If you are like most plan administrators and employers, this is the time of year when you find yourself facing a baffling array of confusing testing regulations. The most onerous of these tests—the ADP/ACP Non-Discrimination Test—requires that we “test” the amount contributed by Highly Compensated Employees (“HCEE’s”--essentially the owners and top executives) to be sure that they do not exceed the amounts contributed by all other employees by more than a certain margin.

These tests are designed to ensure that all participants are benefiting equitably from the plan. However, because we have all been conditioned to avoid failing “tests”, they can have the unintended consequence of deterring owners and executives from making the maximum dollar contribution permitted in any given year ($17,500 during 2013). In other words, you may seek to “pass” this test, and as a result, you may “fail” to contribute fully to your plan, thereby giving up one of the your most effective and efficient long term investment opportunities.

The reality is that “failing” this test will result in some of an HCEE’s contributions being returned to him or her as regular, taxable compensation.

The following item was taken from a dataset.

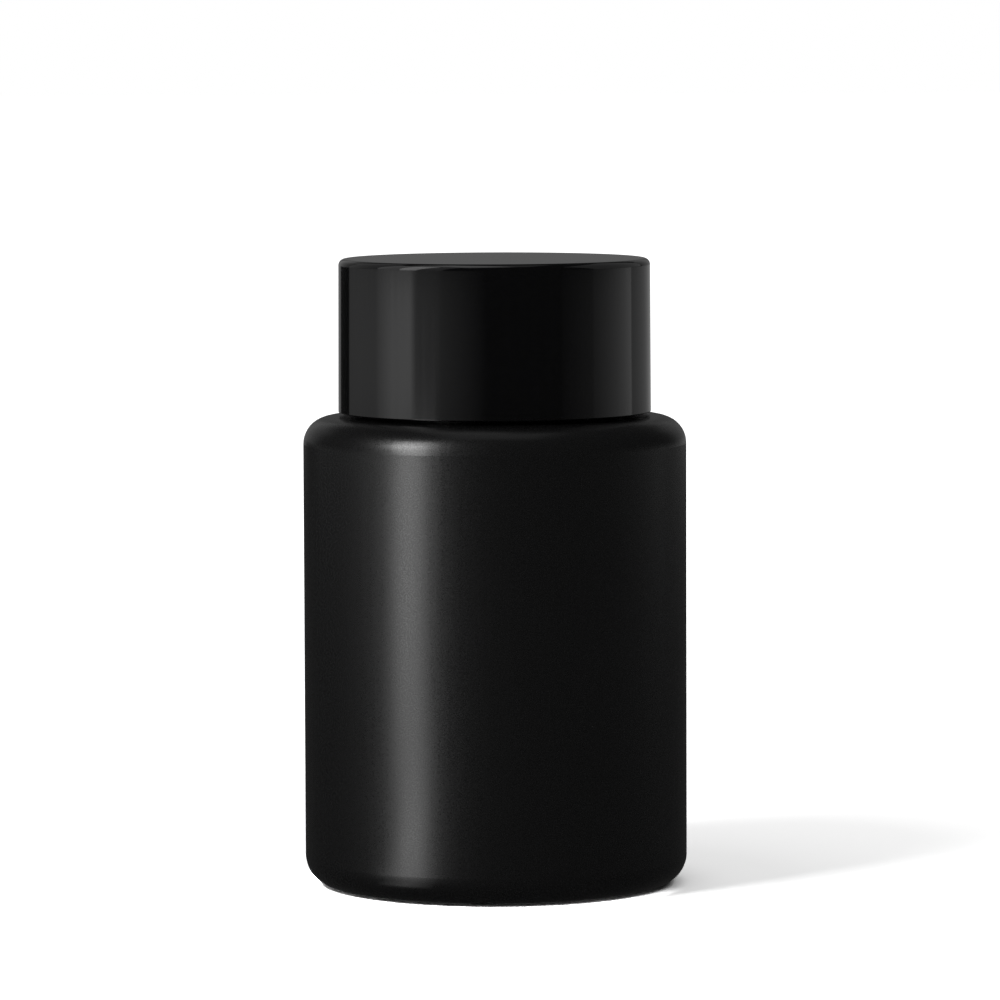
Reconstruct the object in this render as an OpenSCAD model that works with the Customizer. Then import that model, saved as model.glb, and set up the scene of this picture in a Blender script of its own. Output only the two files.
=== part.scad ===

But try viewing this from a different perspective. A test failure confirms that the owner and the executives at your company have made the maximum contributions permitted by the regulations. Alternately, when your company “passes” this test it is likely that you will find that one or more of your HCEE’s could have made larger contributions.

Does your plan have a “safe-harbor” provision? If so, a safe harbor plan allows HCEEs to make maximum contributions (tax savings) regardless of what the other participants contribute, and you can avoid these tests completely. With a safe harbor plan, you will need to commit to making either one of two alternative “safe-harbor” contributions mandated by the regulations. You will also avoid the necessity of testing and the sometimes inconvenient return of contributions to HCEE’s.